** Start of THE INPUT **

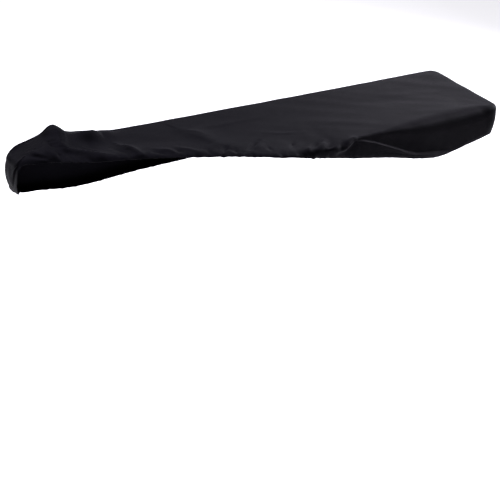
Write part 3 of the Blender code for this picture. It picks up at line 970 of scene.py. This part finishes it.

** End of THE INPUT **
** Start of THE INPUT **

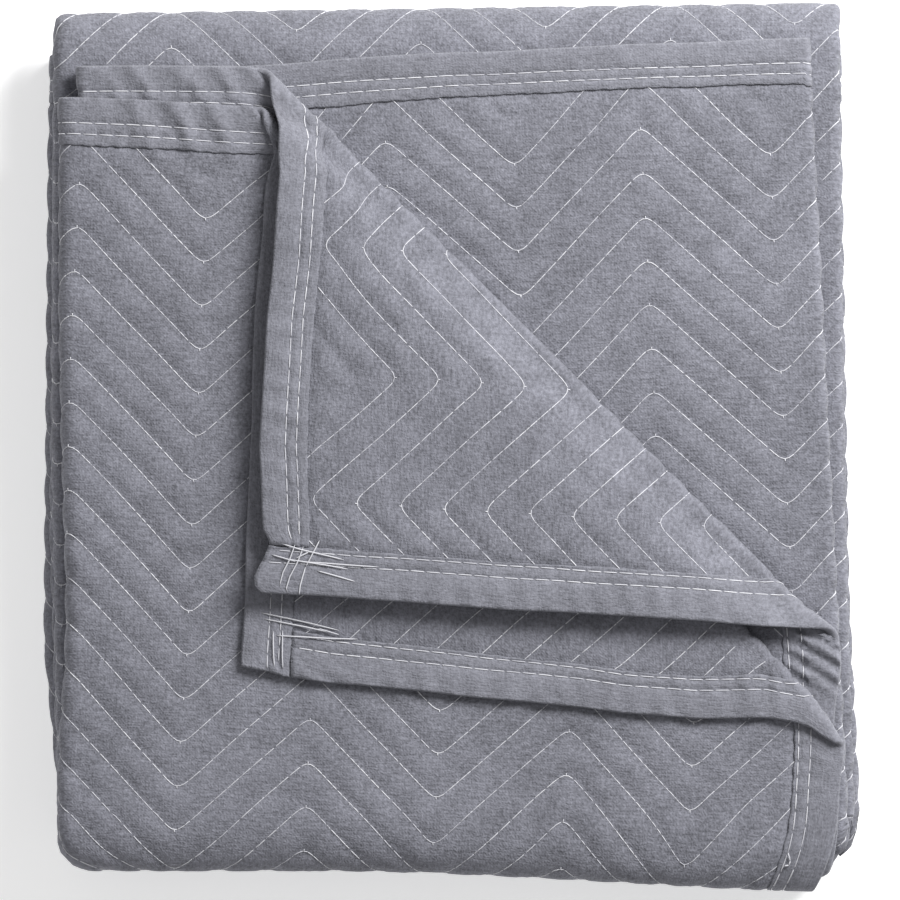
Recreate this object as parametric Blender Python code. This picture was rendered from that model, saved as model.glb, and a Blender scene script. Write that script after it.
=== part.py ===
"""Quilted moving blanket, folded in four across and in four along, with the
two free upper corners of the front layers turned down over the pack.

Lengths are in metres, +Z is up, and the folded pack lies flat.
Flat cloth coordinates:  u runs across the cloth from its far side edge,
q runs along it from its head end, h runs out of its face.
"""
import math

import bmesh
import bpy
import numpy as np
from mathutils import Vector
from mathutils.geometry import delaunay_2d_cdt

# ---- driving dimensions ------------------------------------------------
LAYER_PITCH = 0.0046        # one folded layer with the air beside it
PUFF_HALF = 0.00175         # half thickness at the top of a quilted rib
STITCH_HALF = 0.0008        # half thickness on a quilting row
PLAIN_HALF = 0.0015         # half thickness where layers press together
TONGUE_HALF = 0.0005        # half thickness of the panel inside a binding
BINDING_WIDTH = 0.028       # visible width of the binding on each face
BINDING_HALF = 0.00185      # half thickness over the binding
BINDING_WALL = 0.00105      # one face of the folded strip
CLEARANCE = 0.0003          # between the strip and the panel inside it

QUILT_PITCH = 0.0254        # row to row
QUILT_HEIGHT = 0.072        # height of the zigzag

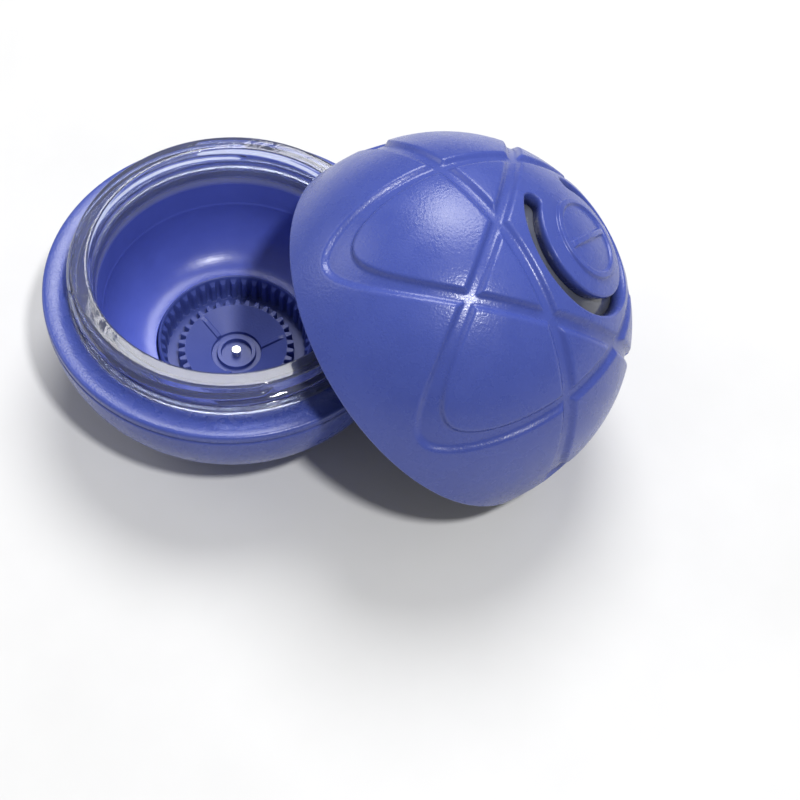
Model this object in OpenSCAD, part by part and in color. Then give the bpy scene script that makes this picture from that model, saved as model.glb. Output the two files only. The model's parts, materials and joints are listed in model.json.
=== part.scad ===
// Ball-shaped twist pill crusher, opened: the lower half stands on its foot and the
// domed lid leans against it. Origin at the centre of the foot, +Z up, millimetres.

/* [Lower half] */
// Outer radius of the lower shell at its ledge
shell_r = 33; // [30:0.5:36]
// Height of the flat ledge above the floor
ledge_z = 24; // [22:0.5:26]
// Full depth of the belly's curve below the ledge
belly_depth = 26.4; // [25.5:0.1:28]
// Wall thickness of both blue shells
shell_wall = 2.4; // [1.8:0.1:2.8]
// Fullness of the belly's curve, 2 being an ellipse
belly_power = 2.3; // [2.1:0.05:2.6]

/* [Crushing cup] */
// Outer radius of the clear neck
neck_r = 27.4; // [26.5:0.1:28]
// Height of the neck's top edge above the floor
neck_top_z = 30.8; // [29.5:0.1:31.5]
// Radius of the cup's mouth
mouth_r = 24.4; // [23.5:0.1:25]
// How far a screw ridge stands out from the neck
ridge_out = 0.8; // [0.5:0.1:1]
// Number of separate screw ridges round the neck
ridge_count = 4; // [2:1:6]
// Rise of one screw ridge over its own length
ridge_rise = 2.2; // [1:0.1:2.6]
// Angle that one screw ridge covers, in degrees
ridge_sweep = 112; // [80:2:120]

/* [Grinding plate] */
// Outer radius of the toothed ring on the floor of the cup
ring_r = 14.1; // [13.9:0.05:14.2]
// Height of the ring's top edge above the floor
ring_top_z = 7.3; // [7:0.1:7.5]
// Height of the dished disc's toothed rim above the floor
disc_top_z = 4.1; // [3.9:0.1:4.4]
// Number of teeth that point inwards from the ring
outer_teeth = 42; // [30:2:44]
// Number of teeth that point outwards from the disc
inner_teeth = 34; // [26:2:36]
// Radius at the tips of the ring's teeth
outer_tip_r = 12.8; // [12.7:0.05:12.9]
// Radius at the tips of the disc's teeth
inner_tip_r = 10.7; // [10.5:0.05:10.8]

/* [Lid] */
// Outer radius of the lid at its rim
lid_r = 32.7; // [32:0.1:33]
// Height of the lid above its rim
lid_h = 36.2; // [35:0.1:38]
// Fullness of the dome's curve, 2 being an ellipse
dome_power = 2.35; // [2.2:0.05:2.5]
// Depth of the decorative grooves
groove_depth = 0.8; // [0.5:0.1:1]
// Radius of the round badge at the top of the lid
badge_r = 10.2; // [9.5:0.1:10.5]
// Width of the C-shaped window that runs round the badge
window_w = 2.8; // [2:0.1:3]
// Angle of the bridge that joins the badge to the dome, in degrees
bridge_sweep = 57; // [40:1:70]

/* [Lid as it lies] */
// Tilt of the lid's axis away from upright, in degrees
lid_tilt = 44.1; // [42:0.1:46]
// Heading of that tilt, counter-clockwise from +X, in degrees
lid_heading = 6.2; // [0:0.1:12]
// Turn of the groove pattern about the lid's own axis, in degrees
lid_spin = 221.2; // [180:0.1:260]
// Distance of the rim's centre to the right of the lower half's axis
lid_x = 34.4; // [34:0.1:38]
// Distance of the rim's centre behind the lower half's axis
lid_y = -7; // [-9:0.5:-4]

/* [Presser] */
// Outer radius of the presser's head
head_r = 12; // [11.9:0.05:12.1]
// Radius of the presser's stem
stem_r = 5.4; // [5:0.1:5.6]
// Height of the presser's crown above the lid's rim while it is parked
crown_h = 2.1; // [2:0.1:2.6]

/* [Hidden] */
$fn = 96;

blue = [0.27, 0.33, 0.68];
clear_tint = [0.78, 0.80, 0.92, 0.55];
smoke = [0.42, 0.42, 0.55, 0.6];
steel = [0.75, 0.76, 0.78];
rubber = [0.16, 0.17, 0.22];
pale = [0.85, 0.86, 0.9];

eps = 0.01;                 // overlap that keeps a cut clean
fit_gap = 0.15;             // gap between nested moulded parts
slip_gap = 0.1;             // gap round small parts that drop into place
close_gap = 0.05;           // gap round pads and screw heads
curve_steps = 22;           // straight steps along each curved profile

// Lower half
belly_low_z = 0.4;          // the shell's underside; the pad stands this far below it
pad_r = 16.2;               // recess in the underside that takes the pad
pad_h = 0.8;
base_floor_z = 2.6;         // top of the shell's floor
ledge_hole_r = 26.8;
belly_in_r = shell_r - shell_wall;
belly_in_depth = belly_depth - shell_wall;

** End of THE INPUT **

__REQUIREMENT__: The first line to be transcribed is the one containing "Model this object", and the last is the one containing "foot, +Z up, millimetres.". Transcribe exactly those lines and nothing else.

__SOLUTION BELOW__:
Model this object in OpenSCAD, part by part and in color. Then give the bpy scene script that makes this picture from that model, saved as model.glb. Output the two files only. The model's parts, materials and joints are listed in model.json.
=== part.scad ===
// Ball-shaped twist pill crusher, opened: the lower half stands on its foot and the
// domed lid leans against it. Origin at the centre of the foot, +Z up, millimetres.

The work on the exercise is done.